When the time came to vote on the second Gulf War a decade later, Democrats -- especially those interested in running for president in 2004 -- remembered the Clinton example. Wars in the Middle East were easy -- hadn't Desert Storm proven that? -- so where was the political upside to opposing a venture that was likely to be quick, painless and popular? They climbed on board the bandwagon, only to flee (with all sorts of excuses and rationalizations for their initial cheerleading) when the occupation turned ugly.
Obama, of course, opposed Iraq from the beginning. But his thought process wasn't much different. What's most important to understand is that in 2002 and 2003, he was a largely anonymous state legislator trying madly to stand out in a crowded Democratic Senate primary field in Illinois. Speaking out against the war offered him a chance to stand out with the activist wing of his party. So what if it might expose him to GOP attacks in the 2004 general election? It would be a minor miracle for him to even get that far. So he ran as an antiwar candidate, got lucky when scandal sank the Democratic front-runner, won the nomination, got luckier still when scandal took down his Republican foe (who was then replaced by the utterly unelectable Alan Keyes) and coasted to the Senate. By the time he was sworn in in January 2005, his early opposition to Iraq looked prescient -- and antiwar Democrats across the country had their candidate for 2008.

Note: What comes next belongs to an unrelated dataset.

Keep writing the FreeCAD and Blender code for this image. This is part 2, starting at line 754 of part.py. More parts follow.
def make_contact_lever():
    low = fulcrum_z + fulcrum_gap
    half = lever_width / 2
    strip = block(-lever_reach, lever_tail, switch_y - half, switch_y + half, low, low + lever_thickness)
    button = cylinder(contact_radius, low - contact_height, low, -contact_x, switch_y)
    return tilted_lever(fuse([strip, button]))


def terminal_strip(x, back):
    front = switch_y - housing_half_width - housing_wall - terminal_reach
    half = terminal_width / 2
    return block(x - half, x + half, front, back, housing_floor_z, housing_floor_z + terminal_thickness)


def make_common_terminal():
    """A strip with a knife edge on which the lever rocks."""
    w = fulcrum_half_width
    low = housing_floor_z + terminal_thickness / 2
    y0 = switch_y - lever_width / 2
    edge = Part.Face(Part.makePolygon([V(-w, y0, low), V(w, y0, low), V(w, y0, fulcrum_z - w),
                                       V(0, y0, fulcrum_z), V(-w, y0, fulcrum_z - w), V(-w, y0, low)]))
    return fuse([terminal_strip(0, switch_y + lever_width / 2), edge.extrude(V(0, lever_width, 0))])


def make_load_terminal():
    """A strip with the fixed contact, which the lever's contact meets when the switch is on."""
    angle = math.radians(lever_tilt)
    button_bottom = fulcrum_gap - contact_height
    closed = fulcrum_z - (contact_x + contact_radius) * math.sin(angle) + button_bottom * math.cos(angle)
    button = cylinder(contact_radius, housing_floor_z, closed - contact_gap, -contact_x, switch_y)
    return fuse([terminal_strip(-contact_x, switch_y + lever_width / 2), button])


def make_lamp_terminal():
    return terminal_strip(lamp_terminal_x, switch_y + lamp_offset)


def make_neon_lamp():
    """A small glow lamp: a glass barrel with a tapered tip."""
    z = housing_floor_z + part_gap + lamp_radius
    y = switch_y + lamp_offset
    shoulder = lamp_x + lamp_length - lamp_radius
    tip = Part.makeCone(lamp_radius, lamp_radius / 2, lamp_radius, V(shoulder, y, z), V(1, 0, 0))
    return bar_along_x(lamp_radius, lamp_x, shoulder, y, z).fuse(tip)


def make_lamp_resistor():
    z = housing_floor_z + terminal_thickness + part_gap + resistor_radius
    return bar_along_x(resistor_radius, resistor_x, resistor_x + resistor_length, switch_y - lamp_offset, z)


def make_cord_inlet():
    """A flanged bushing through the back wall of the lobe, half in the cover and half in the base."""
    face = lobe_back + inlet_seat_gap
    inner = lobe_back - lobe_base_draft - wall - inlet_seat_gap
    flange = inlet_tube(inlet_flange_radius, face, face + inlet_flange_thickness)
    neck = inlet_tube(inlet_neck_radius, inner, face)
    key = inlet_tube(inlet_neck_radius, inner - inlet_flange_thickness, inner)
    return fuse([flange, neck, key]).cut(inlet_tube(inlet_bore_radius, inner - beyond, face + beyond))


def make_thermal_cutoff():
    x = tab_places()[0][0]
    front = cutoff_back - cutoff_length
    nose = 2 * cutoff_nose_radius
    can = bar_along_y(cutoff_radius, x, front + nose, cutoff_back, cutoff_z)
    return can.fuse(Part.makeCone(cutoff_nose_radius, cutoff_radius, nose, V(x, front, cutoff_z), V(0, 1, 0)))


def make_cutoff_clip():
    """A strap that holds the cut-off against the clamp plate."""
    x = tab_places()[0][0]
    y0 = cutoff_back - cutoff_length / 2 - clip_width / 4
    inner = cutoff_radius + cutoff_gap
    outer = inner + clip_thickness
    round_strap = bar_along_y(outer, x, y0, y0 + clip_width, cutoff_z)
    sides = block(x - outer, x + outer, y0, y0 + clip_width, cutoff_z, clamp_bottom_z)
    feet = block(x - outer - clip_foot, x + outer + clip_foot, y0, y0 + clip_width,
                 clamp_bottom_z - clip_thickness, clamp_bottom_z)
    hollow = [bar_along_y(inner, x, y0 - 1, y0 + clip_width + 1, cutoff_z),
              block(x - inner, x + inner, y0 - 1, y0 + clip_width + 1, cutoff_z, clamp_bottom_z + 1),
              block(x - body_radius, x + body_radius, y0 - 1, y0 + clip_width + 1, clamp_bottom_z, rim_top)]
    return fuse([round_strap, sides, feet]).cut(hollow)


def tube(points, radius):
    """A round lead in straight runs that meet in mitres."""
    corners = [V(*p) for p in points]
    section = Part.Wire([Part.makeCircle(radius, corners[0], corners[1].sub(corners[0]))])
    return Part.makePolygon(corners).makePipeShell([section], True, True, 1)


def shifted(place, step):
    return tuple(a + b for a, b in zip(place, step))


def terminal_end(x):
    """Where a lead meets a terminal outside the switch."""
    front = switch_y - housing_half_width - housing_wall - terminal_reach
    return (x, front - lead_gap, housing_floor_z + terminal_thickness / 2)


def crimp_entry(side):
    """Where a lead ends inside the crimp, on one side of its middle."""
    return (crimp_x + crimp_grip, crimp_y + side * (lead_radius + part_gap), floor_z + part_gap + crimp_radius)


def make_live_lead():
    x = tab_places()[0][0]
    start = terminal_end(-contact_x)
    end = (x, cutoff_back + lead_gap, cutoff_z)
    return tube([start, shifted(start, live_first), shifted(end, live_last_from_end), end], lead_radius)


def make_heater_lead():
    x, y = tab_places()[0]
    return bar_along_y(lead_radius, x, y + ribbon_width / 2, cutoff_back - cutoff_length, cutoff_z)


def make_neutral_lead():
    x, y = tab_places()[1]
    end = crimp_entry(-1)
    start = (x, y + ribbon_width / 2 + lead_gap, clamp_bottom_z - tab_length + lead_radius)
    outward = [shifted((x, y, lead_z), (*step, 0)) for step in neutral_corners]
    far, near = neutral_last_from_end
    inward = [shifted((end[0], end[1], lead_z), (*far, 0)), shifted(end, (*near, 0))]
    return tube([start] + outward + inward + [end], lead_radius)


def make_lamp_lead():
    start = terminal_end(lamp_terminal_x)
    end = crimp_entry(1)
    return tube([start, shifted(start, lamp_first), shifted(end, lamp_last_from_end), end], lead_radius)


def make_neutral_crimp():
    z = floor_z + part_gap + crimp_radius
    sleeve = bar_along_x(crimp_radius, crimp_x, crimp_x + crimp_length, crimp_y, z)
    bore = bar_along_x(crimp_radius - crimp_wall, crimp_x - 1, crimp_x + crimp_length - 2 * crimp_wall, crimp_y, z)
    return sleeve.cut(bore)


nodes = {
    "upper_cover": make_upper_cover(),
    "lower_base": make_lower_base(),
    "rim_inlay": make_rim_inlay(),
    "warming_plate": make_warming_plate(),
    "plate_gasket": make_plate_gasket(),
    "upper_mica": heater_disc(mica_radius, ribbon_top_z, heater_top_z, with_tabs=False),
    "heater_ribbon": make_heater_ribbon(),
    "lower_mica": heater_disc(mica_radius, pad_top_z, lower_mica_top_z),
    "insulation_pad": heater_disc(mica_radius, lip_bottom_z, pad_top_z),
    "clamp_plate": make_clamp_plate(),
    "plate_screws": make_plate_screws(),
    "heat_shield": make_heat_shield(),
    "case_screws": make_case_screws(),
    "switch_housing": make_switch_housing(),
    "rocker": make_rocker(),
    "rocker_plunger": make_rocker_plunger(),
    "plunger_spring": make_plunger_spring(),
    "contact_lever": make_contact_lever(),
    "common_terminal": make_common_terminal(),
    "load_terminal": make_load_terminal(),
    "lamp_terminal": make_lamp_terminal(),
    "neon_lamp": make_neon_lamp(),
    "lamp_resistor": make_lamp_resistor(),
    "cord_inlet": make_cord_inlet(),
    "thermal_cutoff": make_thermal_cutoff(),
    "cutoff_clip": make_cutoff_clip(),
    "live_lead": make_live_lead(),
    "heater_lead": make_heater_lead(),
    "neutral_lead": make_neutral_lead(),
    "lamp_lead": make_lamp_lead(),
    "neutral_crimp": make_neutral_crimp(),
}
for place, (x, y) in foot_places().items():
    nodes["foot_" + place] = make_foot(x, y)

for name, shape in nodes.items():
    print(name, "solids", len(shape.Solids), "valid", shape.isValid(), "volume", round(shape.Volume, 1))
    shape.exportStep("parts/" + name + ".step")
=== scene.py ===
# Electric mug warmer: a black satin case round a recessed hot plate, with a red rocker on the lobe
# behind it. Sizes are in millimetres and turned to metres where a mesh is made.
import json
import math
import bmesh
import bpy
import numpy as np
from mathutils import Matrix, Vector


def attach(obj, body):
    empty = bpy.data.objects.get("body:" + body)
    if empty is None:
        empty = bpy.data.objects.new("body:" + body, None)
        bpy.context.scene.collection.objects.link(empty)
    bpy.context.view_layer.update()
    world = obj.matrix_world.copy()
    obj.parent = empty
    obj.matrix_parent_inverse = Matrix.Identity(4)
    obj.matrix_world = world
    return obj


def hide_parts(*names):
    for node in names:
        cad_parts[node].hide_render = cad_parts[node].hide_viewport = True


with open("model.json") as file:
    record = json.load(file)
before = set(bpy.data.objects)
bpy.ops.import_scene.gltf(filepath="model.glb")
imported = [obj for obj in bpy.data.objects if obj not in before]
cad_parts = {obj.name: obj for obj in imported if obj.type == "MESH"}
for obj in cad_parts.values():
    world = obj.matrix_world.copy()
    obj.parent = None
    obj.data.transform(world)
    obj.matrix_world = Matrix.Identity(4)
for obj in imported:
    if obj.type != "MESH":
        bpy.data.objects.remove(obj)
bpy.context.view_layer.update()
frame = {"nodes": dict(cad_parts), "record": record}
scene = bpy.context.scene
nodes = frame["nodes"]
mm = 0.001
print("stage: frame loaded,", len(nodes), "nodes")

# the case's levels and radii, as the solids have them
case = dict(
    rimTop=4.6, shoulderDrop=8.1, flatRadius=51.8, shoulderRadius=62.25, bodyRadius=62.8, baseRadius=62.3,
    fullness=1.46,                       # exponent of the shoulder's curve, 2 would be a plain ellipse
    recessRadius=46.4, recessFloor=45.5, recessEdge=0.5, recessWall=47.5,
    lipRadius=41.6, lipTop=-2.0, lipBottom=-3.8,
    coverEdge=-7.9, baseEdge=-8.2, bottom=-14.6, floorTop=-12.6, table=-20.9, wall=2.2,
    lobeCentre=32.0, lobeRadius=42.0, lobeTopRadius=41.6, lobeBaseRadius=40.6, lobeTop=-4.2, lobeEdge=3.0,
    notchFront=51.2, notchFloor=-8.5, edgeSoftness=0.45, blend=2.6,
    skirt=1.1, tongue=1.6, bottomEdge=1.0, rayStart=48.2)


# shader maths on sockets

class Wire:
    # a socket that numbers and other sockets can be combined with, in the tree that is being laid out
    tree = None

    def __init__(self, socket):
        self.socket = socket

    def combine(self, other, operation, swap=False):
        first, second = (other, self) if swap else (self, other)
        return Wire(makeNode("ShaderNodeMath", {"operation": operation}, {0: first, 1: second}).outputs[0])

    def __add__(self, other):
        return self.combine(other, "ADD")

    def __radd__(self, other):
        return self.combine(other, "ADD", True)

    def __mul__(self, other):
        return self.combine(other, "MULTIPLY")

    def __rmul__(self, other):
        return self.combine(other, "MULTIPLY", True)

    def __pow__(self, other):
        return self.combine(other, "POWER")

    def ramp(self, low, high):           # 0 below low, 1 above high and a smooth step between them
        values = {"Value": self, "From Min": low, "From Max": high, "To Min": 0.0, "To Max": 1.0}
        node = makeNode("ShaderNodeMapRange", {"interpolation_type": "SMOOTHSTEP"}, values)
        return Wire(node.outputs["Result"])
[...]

But, just like all the Democrats who buckled in 2002, he wasn't interested in being the antiwar candidate. Instead of challenging misguided popular sentiments about the wisdom of the U.S. mission in Afghanistan, Obama chose to cater to them. This right war/wrong war distinction made for great politics in 2008. But as policy in 2010, it just doesn't work. The question is whether it will be too late before he admits it.